Eco targets for dairy industry



The UK dairy industry’s announcement that it is to set environmental targets to include sourcing more than half of all its packaging from recycled sources has been welcomed by designers.


Jon Shaw, a freelance structural packaging designer, says that the move could unleash a wave of innovative structural designs for milk bottles that address lightweighting and strength considerations.


‘On the more technical side, we could see a move towards interesting explorations of shape and use of form as a way to get strength into the bottles,’ he says.


From an aesthetic point of view, Shaw says that a higher use of recycled plastic content, such as the high-density polyethylene used in milk bottles, will mean an increasingly opaque look for dairy packaging.
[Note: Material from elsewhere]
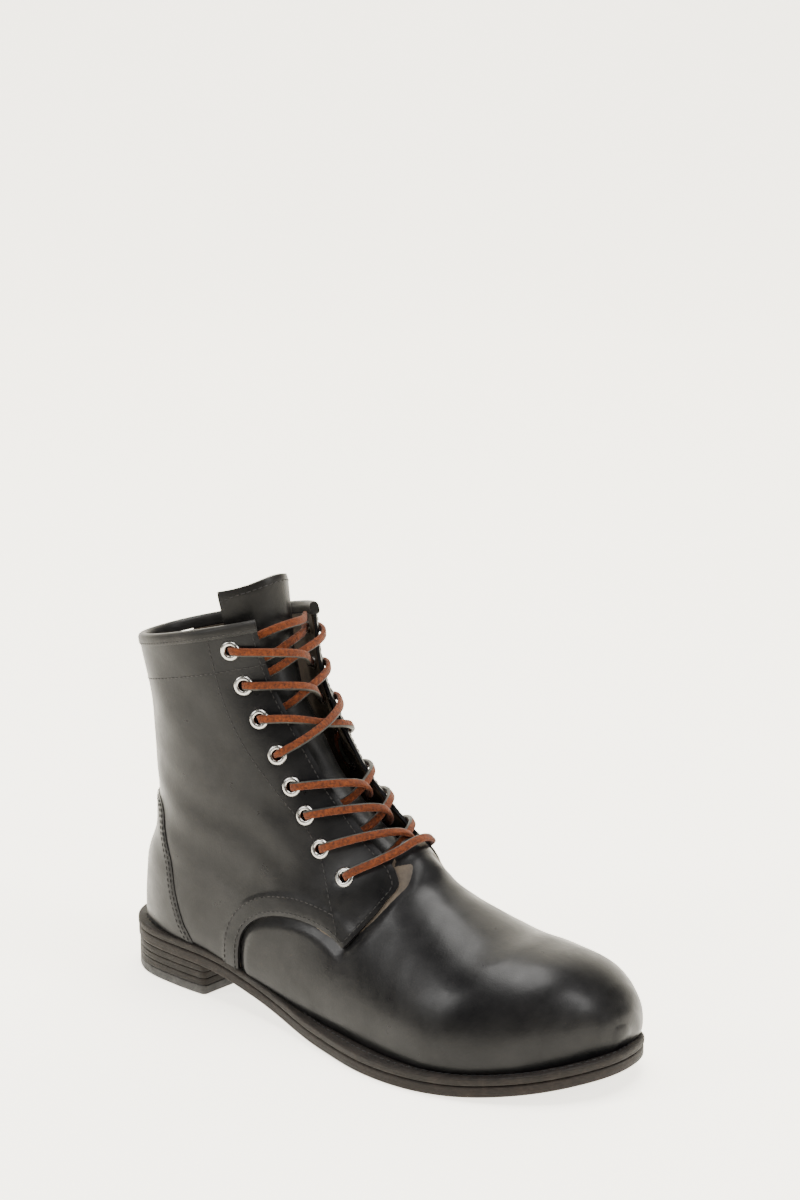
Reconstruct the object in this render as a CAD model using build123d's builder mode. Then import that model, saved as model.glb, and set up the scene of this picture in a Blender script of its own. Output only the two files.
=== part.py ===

‘The higher the recycled content, the less translucency, so this might mean more use of patterns and colours,’ he muses.


Given that most dairy packaging is made from plastics, for which recycling facilities in the UK are not as widely available as those for glass and paper, resources will need to be ramped up, according to Stephen Aldridge, partner at structural and environmental packaging design group Am Associates.


‘It is going to be increasingly important to have local, or at least national, reprocessing systems in place or there will simply not be enough recycled material available without bringing it in from abroad,’ he says.
‘In general, there should be a far more consistent approach to recycling nationwide. For instance, few councils collect polypropylene (bottle caps) or vac-formings. Perhaps there should be limitations on the variety of materials so that they are easier to collect and recycle. This can only come through legislation, not industry initiatives,’ Aldridge adds.


The Department for Environment, Food and Rural Affairs is working on the initiative with industry body Dairy Co, Waste & Resources Action Programme and supermarkets Tesco, Sainbury’s and Asda.